For this question you are expected to use math (and possibly simulations for validation) to estimate the average time that different content spend in the a Web cache. You can assume that the cache serves a very large number of users from a fixed set of objects. Assume that there are N objects, all objects are of the same size L, the cache has a total size B, and the requests for each file i follows a Poisson process with request rate λi, where the rates λi follow a Zipf distribution with Zipf parameter α. You should also assume that the cache use a FCFS cache replacement policy.
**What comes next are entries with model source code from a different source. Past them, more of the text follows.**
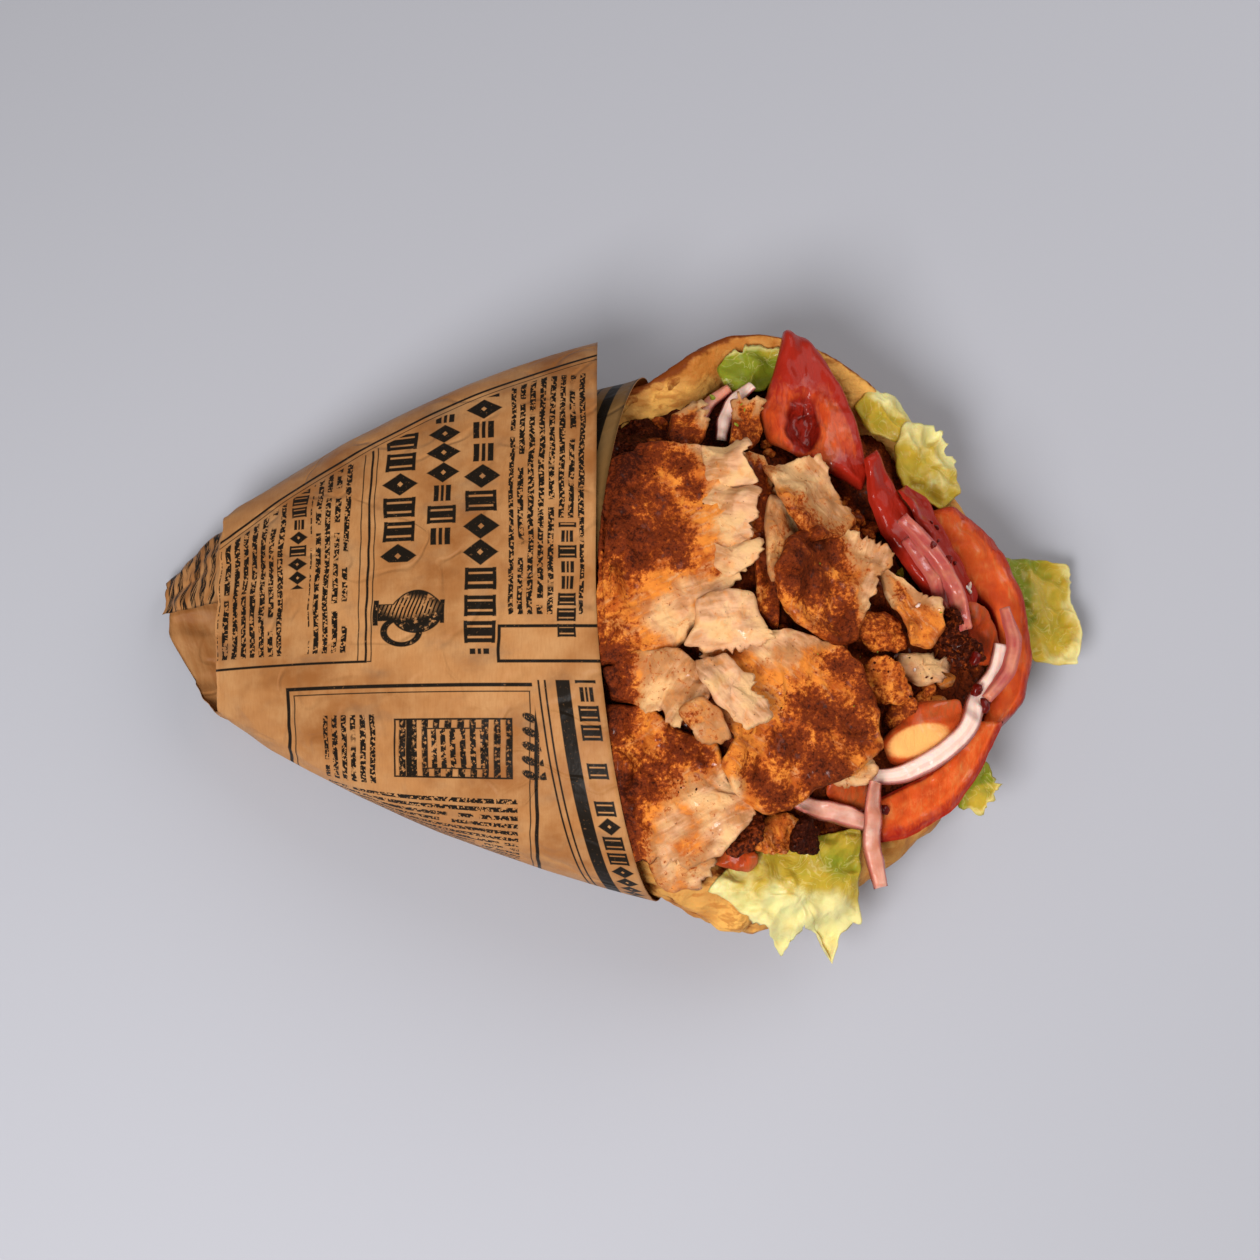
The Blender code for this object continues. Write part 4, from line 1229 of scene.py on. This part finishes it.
def add_tomato(material):
    back = Slice("tomato_back", ((34, 64), (39, 64), (44, 58), (48, 50), (51, 41), (52.5, 32),
                                 (51, 28), (46, 31), (38, 34), (30, 38.5), (28.5, 45), (31.5, 54)),
                 7, 0, 3, edge_width=3.5, teeth=0.0, wave=0.2, rounding=3, thinning=0.0,
                 wander=0.25)
    x, y, _ = back.points.T
    wobbly = 1 + 0.2 * flat_noise(x, y, 4.0, 61)
    hollow = 1 - ease(0.45, 1.0, np.hypot((x - 38) / 4.6, (y - 42) / 8.5) * wobbly)
    lobes = np.exp(-(((x - 46) / 4) ** 2 + ((y - 38) / 9) ** 2))
    gel = 1.8 * np.abs(flat_noise(x, y, 3.0, 62, 2)) * hollow
    back.raise_top(-3.4 * hollow + gel + 1.4 * lobes + 0.3 * flat_noise(x, y, 4.0, 6))
    made = add_piece("tomato_back_slice", back.points, back.faces, material, ("tomato_back",))
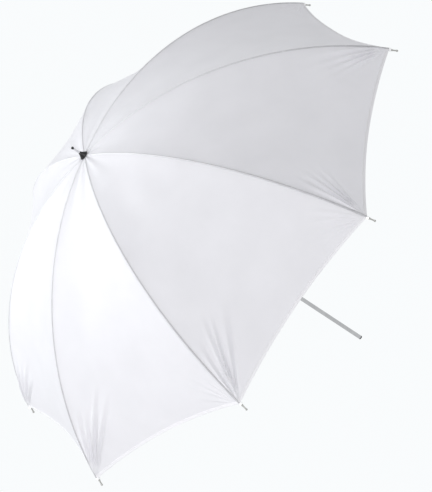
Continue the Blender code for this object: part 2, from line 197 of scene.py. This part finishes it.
# ---- the cloth's surface ----
def corner_folds(rib, side):
    """Folds that fan out from a sewn corner: (angle off the seam, half-width, length, height)."""
    draw = random.Random(97 * rib + 13 * (side > 0) + 5)
    pulled = side == PULLED_SIDE[rib]
    kind = PULLED_FOLDS if pulled else SLACK_FOLDS
    folds = []
    for number in range(4):
        angle = math.radians(kind["first"] + number * kind["step"] + draw.uniform(-2.0, 2.0))
        half = math.radians(draw.uniform(2.4, 4.2))
        length = draw.uniform(*kind["length"])
        height = draw.uniform(*kind["height"])
        if pulled and number == SHARP_FOLD:
            half *= 0.8
            height *= 1.4
        folds.append((angle, half, length, height))
    return folds


FOLDS = {(rib, side): corner_folds(rib, side) for rib in range(RIBS) for side in (1, -1)}


def smooth(t):
    t = np.clip(t, 0, 1)
    return t * t * (3 - 2 * t)


def relief(rib, side, across, angle, width):
    """Height of folds, puckers and soft waves over the tight cloth, outward."""
    along = (CORNER_ANGLE - angle) * ARC_RADIUS
    aside = across * width
    far = np.hypot(aside, along)
    bearing = np.arctan2(aside, along)
    height = np.zeros_like(far)
    for centre, half, length, tall in FOLDS[rib, side]:
        share = np.clip(far / length, 0, 1)
        off = (bearing - centre) * far / np.maximum(half * far, FOLD_NARROW)
        crest = np.exp(-(off**2)) - 0.5 * np.exp(-((off - 1.5) ** 2))
        height += tall * FOLD_PEAK * share * (1 - share) ** 2 * crest * smooth(far / FOLD_FADE)
    height *= smooth(bearing / 0.06) * smooth((0.5 - across) / 0.12)
    pucker = np.sin(along / 0.0041 + 1.7 * rib + side) * np.sin(along / 0.0137 + rib)
    height += PUCKER_HEIGHT * pucker * smooth(aside / 0.002) * np.exp(-aside / PUCKER_REACH)
    gore = rib if side > 0 else (rib - 1) % RIBS
    place = across if side > 0 else 1 - across
    wave = np.sin(3.1 * place * math.pi + 1.3 * gore + angle * 5.0) * np.sin(angle * 8.0 + 0.9 * gore)
    height += WAVE_HEIGHT * wave * (4 * across * (1 - across)) ** 2
    return height


def cloth_at(rib, side, across, angle, lift=0.0):
    """Points of the canopy's face beside a rib; across runs from 0 on the seam to 0.5 at mid-gore."""
    across, angle = np.broadcast_arrays(np.asarray(across, float), np.asarray(angle, float))
    radius = CENTRE.x + ARC_RADIUS * np.sin(angle)
    height = CENTRE.z + ARC_RADIUS * np.cos(angle)
    width = gore_width(angle)
    face = np.stack(
        [
            np.sin(angle) * math.cos(PITCH / 2),
            side * np.sin(angle) * math.sin(PITCH / 2),
            np.cos(angle),
        ],
        -1,
    )
    points = np.stack(
        [
            radius * (1 - across * (1 - math.cos(PITCH))),
            side * radius * across * math.sin(PITCH),
            height,
        ],
        -1,
    )
    sag = GORE_SAG * width * 4 * across * (1 - across)
    rise = relief(rib, side, across, angle, width) - sag + lift
    return turned_to(rib, points + face * rise[..., None])


def turned_to(rib, points):
    """Points laid out for the first rib, turned to another."""
    turn = rib * PITCH
    spin = np.array([[math.cos(turn), -math.sin(turn), 0], [math.sin(turn), math.cos(turn), 0], [0, 0, 1]])
    return np.asarray(points, float) @ spin.T


def hem_angle(across):
    return CORNER_ANGLE - HEM_RISE * 4 * across * (1 - across) / ARC_RADIUS


# ---- meshes ----
def sheet_mesh(name, points, flip=False, uv=None, normals=None):
    """A grid of faces over points[row][column]."""
    rows, columns = points.shape[:2]
    index = np.arange(rows * columns).reshape(rows, columns)
    quads = np.stack([index[:-1, :-1], index[1:, :-1], index[1:, 1:], index[:-1, 1:]], -1).reshape(-1, 4)
    if flip:
        quads = quads[:, ::-1]
    mesh = bpy.data.meshes.new(name)
    mesh.from_pydata(points.reshape(-1, 3).tolist(), [], quads.tolist())
    if uv is not None:
        layer = mesh.uv_layers.new(name="UVMap")
        layer.data.foreach_set("uv", uv.reshape(-1, 2)[quads.ravel()].astype(np.float32).ravel())
    mesh.shade_smooth()
    if normals is not None:
        mesh.normals_split_custom_set_from_vertices(normals.reshape(-1, 3).tolist())
    made = bpy.data.objects.new(name, mesh)
    bpy.context.scene.collection.objects.link(made)
    return made


def object_from(shape, name):
    mesh = bpy.data.meshes.new(name)
    shape.to_mesh(mesh)
    shape.free()
    made = bpy.data.objects.new(name, mesh)
    bpy.context.scene.collection.objects.link(made)
    return made


def tube_mesh(name, points, radius, sides):
    """A round rod along points, closed at both ends."""
    path = np.asarray(points, float)
    ahead = np.gradient(path, axis=0)
    ahead /= np.linalg.norm(ahead, axis=1)[:, None]
    guide = np.cross(path[-1] - path[0], [0.13, 0.21, 1.0])
    aside = guide - (ahead @ guide)[:, None] * ahead
    aside /= np.linalg.norm(aside, axis=1)[:, None]
    other = np.cross(ahead, aside)
    turns = np.linspace(0, 2 * math.pi, sides, endpoint=False)
    shape = bmesh.new()
    rings = []
    for centre, one, two in zip(path, aside, other):
        ring = [centre + radius * (math.cos(t) * one + math.sin(t) * two) for t in turns]
        rings.append([shape.verts.new(point) for point in ring])
    for first, second in zip(rings, rings[1:]):
        for step in range(sides):
            after = (step + 1) % sides
            shape.faces.new((first[step], first[after], second[after], second[step]))
    shape.faces.new(rings[0][::-1])
    shape.faces.new(rings[-1])
    bmesh.ops.recalc_face_normals(shape, faces=shape.faces)
    made = object_from(shape, name)
    made.data.shade_smooth()
    return made


def turned_piece(name, profile, sides):
    """A solid of revolution about Z, from (radius, height) pairs."""
    shape = bmesh.new()
    turns = [2 * math.pi * step / sides for step in range(sides)]
    rings = []
    for radius, height in profile:
        if radius < 1e-7:
            rings.append([shape.verts.new((0, 0, height))])
            continue
        ring = [(radius * math.cos(t), radius * math.sin(t), height) for t in turns]
        rings.append([shape.verts.new(point) for point in ring])
    for first, second in zip(rings, rings[1:]):
        for step in range(sides):
            after = (step + 1) % sides
            if len(first) == 1:
                shape.faces.new((first[0], second[step], second[after]))
            elif len(second) == 1:
                shape.faces.new((first[step], second[0], first[after]))
            else:
                shape.faces.new((first[step], second[step], second[after], first[after]))
    bmesh.ops.remove_doubles(shape, verts=shape.verts, dist=0.0000005)
    bmesh.ops.recalc_face_normals(shape, faces=shape.faces)
    made = object_from(shape, name)
    made.data.shade_smooth()
    made.data.set_sharp_from_angle(angle=SHARP_ANGLE)
    return made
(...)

Given the above information you should determine a reasonable estimate for the time it takes for a file to get kicked out of the cache, as well as how much of the time each object would spend in the cache if the system remained in steady-state for a very long time. When interpreting your results, you may want to consider different B, N, λ0, and α. (Without loss of generality you can pick L=1.)

5. Current Research Topic

This exercise involves both reading and some exploration/implementation/analysis. First, carefully read a full-length research paper (not posters or demos!) that has been published the last 5 years (2012-2016) in IEEE/ACM Transactions on Networking or one of the following conferences: ACM SIGCOMM, ACM SIGMETRICS, or ACM IMC. These papers are typically 12-14 pages long and can typically be accessed through the author's websites, the conference website, and/or through the ACM digital library. (The ACM digital library can be accessed for free from any computer on campus, thanks to the library; otherwise, author copies are typically easy to find by pasting the title into google, and let google do the job for you ...) Second, carefully summarize the paper and the key insights from the paper. Finally, build your own (relatively) simple simulator, mathematical model, or measurement framework to analyze/validate some smaller/specific aspect considered in the paper or to further investigate some question(s) raised in the paper.